Mais l’on s’était intéressé auparavant aux origines de la tradition tacite et plus ou moins consciente, consistant à fixer l’an mille comme repère historique. Et l’on mit au jour une masse de prophéties relatives au fameux An Mil, de saint Augustin et de Bède le Vénérable à l’époque de Bossuet. L’origine de l’expression « Moyen Âge », monnaie de singe, se situait en réalité dans une vieille peur de la fin du monde.
1515
Marignan, un cataplasme
sur une gloire militaire endommagée
Rien n’enchanterait davantage François I er , s’il vivait encore, que la prouesse mnémonique de tous les écoliers de France depuis des siècles à se rappeler « quinze cent quinze, bataille de Marignan ». Ce fut lui-même qui fit… en 1525 propager cette date quasiment mythique au firmament des heures héroïques de son royaume. Il en avait bien besoin : il venait de subir une défaite cuisante.
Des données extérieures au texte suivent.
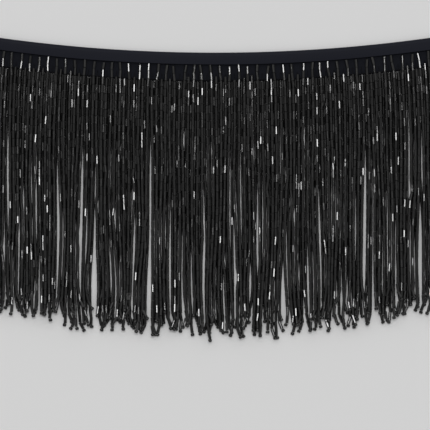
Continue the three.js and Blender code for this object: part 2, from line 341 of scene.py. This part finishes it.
def free_place(layer, i, level):
    """Where a strand would hang at a bend depth if it had no neighbours."""
    depth = BEND_DEPTHS[level]
    root = root_place(layer, i)
    fan = FAN_REACH * (1 - math.exp(-depth / FAN_REACH))
    x = (BEND_RADIUS + fan) * math.sin(root / BEND_RADIUS)
    x += opened_by(x, level)
    loose = min(1, max(0, (depth - SWAY_STARTS) / SWAY_GROWS))
    own = math.sin(depth / OWN_SWAY_STEP + 2 * math.pi * chance(i, "sway", layer))
    drift = root / CLUMP_WIDTH + CLUMP_UNEVEN * math.sin(root / CLUMP_DRIFT)
    x += loose * (OWN_SWAY * own + CLUMP_SWAY * math.sin(depth / CLUMP_SWAY_STEP + drift))
    tip = (depth - end_depth(layer, i) + TIP_LENGTH) / TIP_LENGTH
    if tip > 0:
        turned = 2 * chance(i, "splay", layer) - 1
        x += (TIP_SPLAY * turned + TIP_KICK * turned**TIP_KICK_CURVE) * min(tip, TIP_OVERRUN) ** 2
    return x


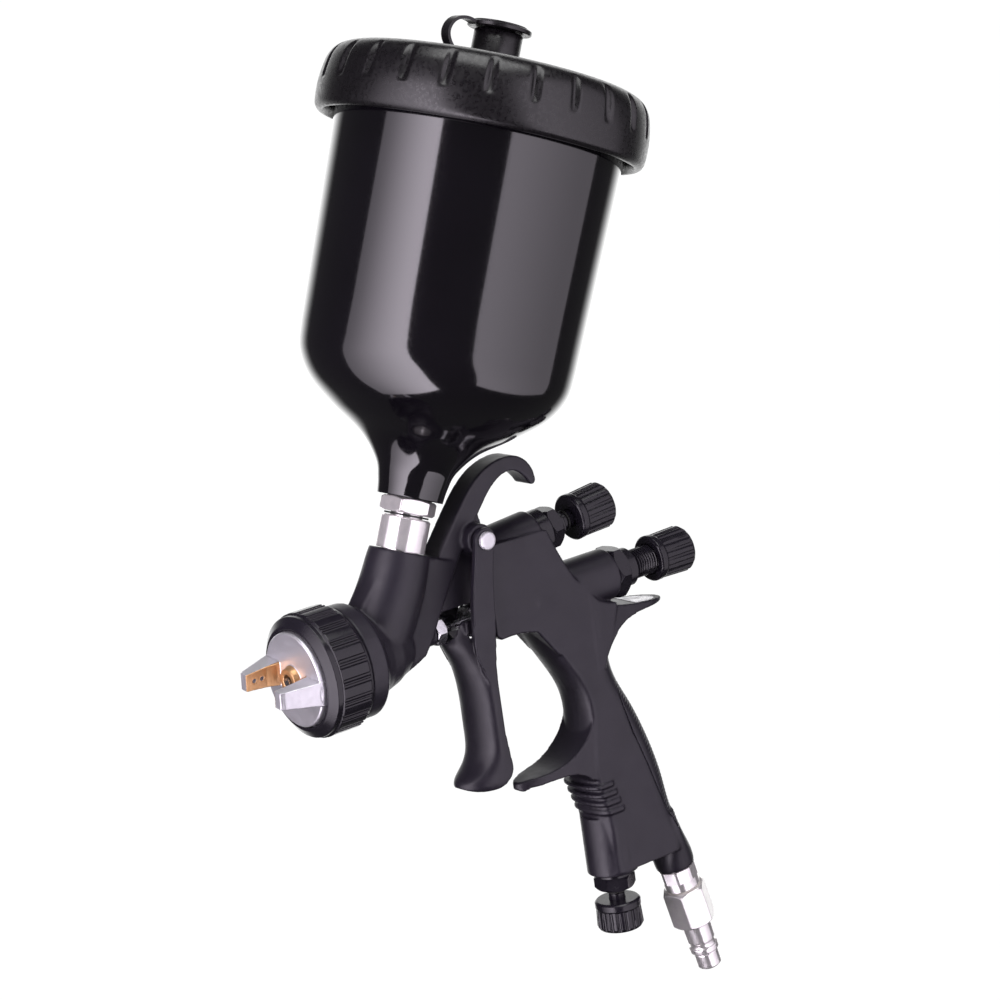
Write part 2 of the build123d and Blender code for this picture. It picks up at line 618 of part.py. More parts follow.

L’empereur Charles Quint, qui revendiquait le Milanais, s’était emparé de Milan, jusqu’alors aux mains de François I er ; celui-ci était allé, avec quelque retard, assiéger la ville proche de Pavie. Et, désastre, non seulement il n’avait pas emporté la ville, mais il avait été fait prisonnier et emmené en captivité à Madrid. Sa mère, Louise de Savoie, avait alors assumé la régence.